• _TASK REQUIREMENTS_
Your task is to print the material below exactly as presented.

• _EXTRACTED DATA_
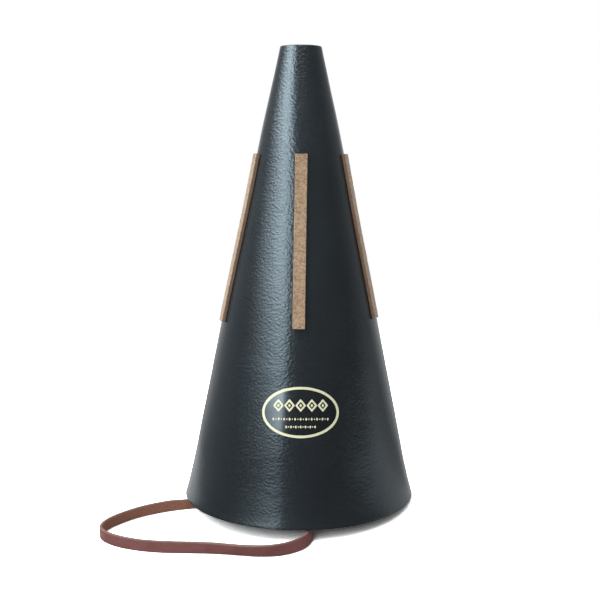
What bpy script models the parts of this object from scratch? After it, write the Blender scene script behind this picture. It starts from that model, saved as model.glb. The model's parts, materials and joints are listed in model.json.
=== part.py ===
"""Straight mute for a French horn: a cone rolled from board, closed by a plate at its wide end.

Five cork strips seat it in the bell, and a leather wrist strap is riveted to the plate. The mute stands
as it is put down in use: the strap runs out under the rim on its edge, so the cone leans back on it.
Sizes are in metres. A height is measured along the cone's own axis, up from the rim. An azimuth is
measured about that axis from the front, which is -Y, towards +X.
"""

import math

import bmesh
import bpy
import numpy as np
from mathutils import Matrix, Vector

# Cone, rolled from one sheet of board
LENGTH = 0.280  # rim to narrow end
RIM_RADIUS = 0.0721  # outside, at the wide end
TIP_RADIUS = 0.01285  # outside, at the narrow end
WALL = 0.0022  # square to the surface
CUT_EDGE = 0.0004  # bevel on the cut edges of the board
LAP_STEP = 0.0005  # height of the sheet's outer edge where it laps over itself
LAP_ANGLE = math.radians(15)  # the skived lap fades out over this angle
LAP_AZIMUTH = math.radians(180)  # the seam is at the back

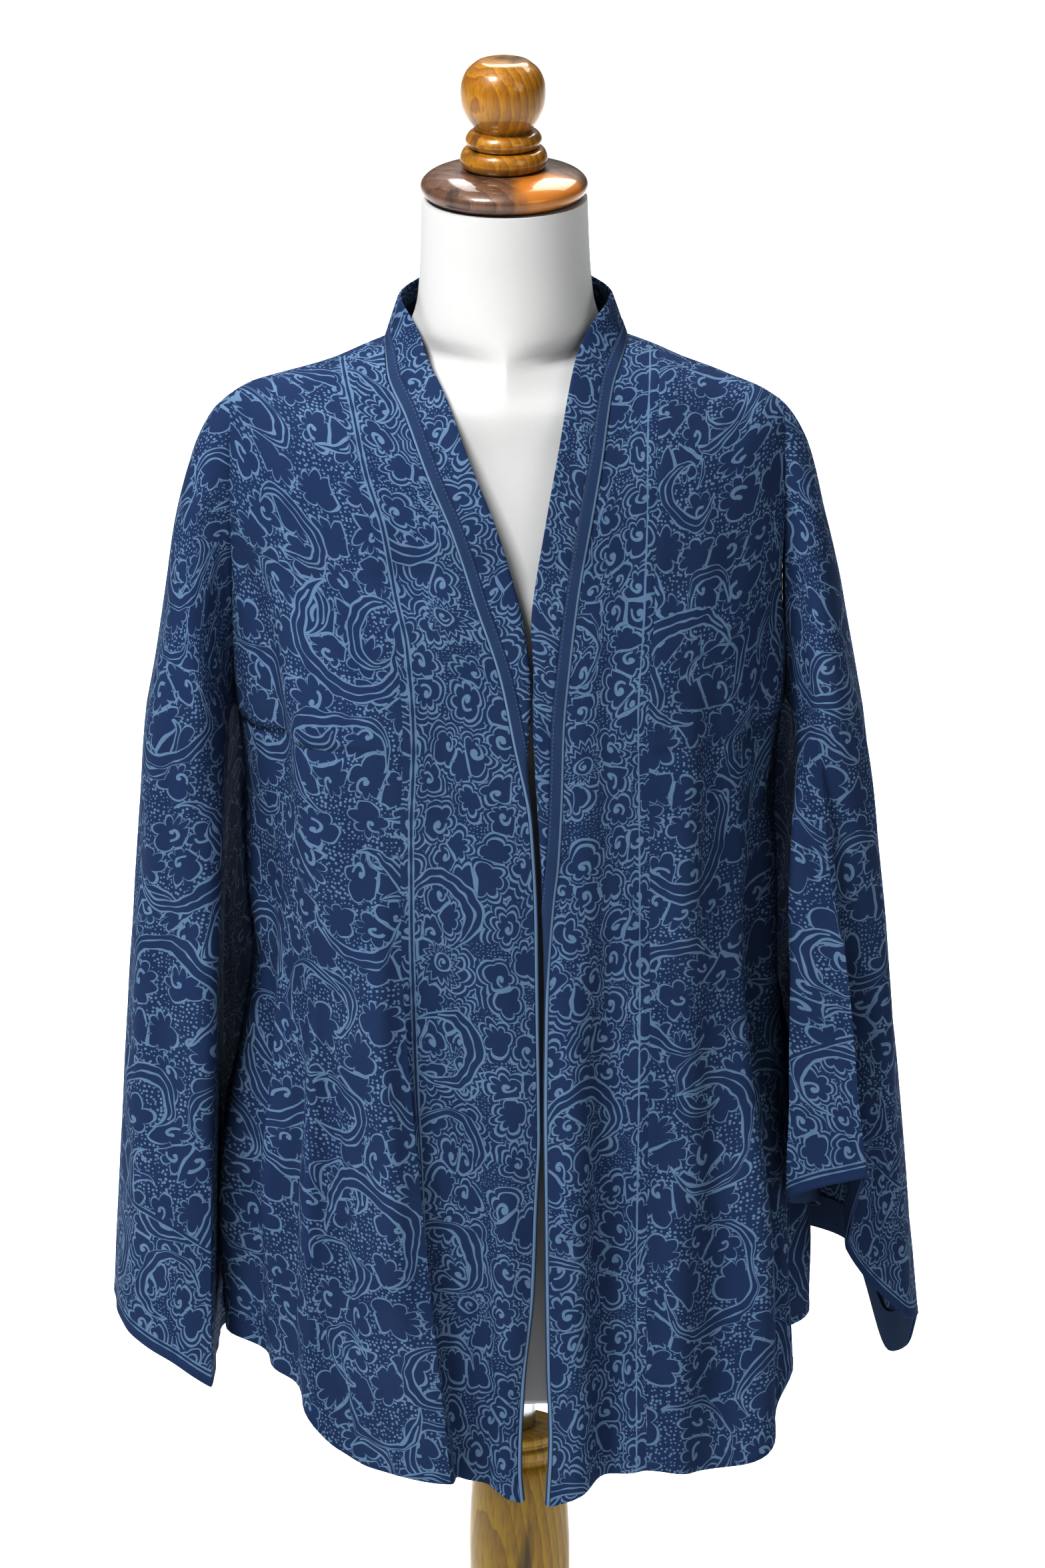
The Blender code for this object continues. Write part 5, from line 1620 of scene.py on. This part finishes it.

• _EXERCISE SOLUTION_
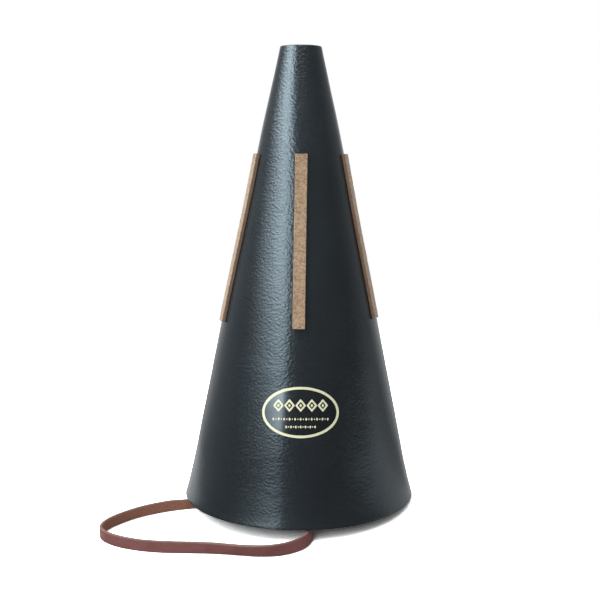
What bpy script models the parts of this object from scratch? After it, write the Blender scene script behind this picture. It starts from that model, saved as model.glb. The model's parts, materials and joints are listed in model.json.
=== part.py ===
"""Straight mute for a French horn: a cone rolled from board, closed by a plate at its wide end.

Five cork strips seat it in the bell, and a leather wrist strap is riveted to the plate. The mute stands
as it is put down in use: the strap runs out under the rim on its edge, so the cone leans back on it.
Sizes are in metres. A height is measured along the cone's own axis, up from the rim. An azimuth is
measured about that axis from the front, which is -Y, towards +X.
"""

import math

import bmesh
import bpy
import numpy as np
from mathutils import Matrix, Vector

# Cone, rolled from one sheet of board
LENGTH = 0.280  # rim to narrow end
RIM_RADIUS = 0.0721  # outside, at the wide end
TIP_RADIUS = 0.01285  # outside, at the narrow end
WALL = 0.0022  # square to the surface
CUT_EDGE = 0.0004  # bevel on the cut edges of the board
LAP_STEP = 0.0005  # height of the sheet's outer edge where it laps over itself
LAP_ANGLE = math.radians(15)  # the skived lap fades out over this angle
LAP_AZIMUTH = math.radians(180)  # the seam is at the back

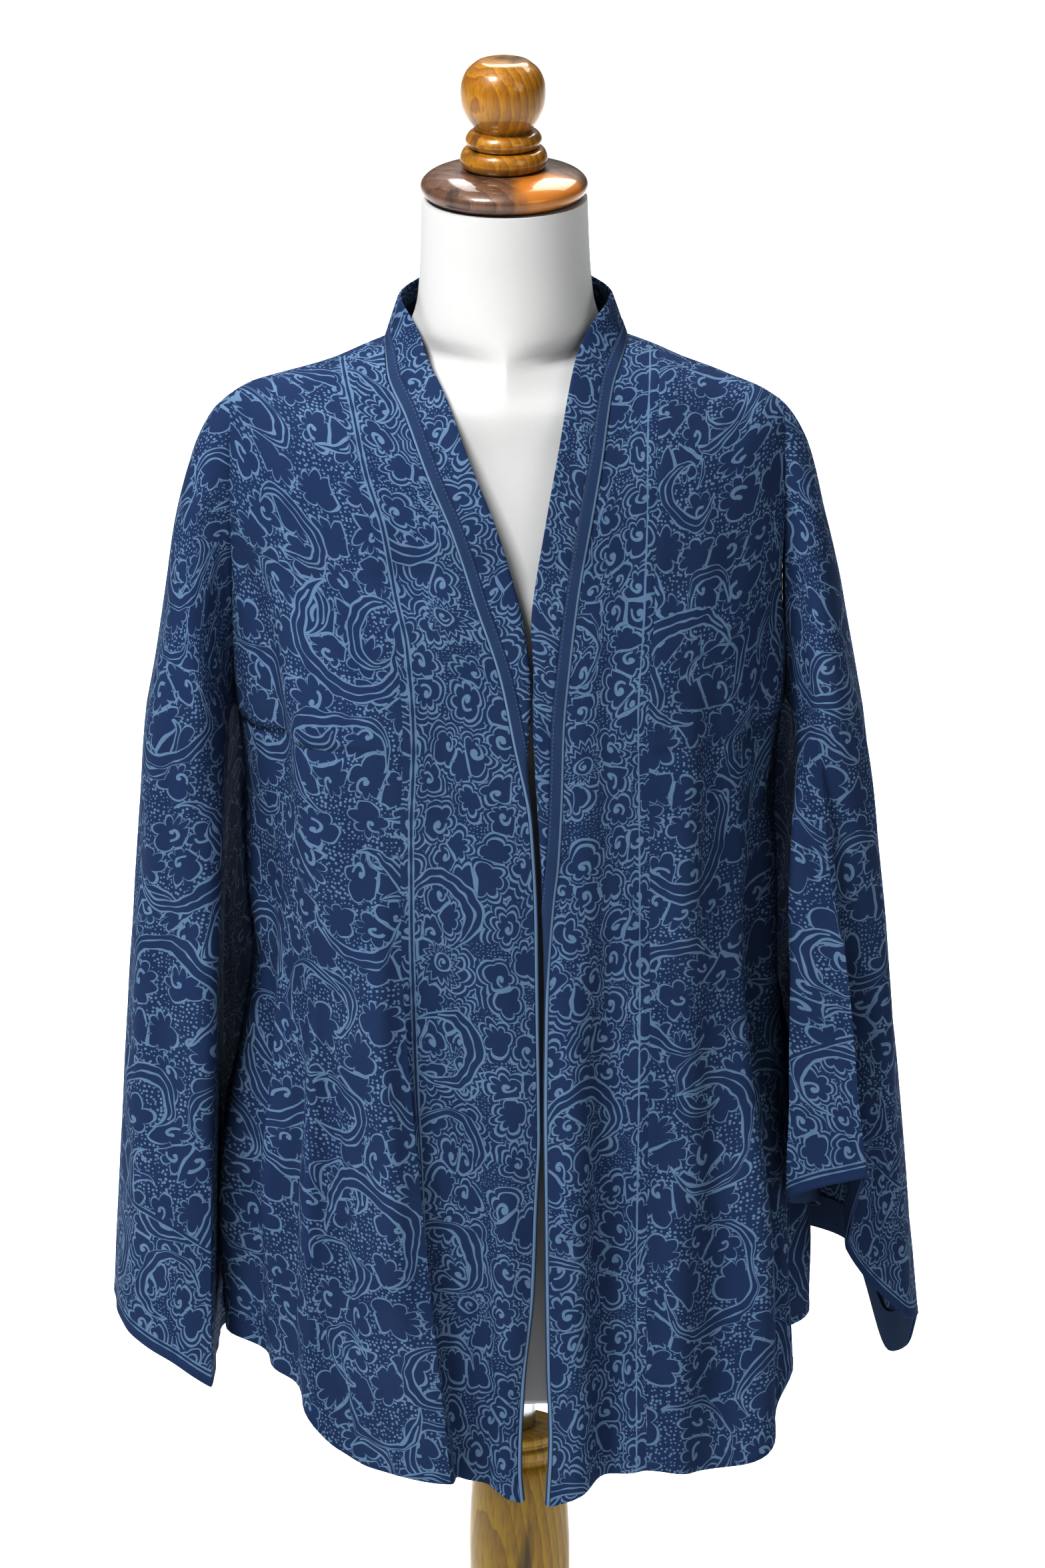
The Blender code for this object continues. Write part 5, from line 1620 of scene.py on. This part finishes it.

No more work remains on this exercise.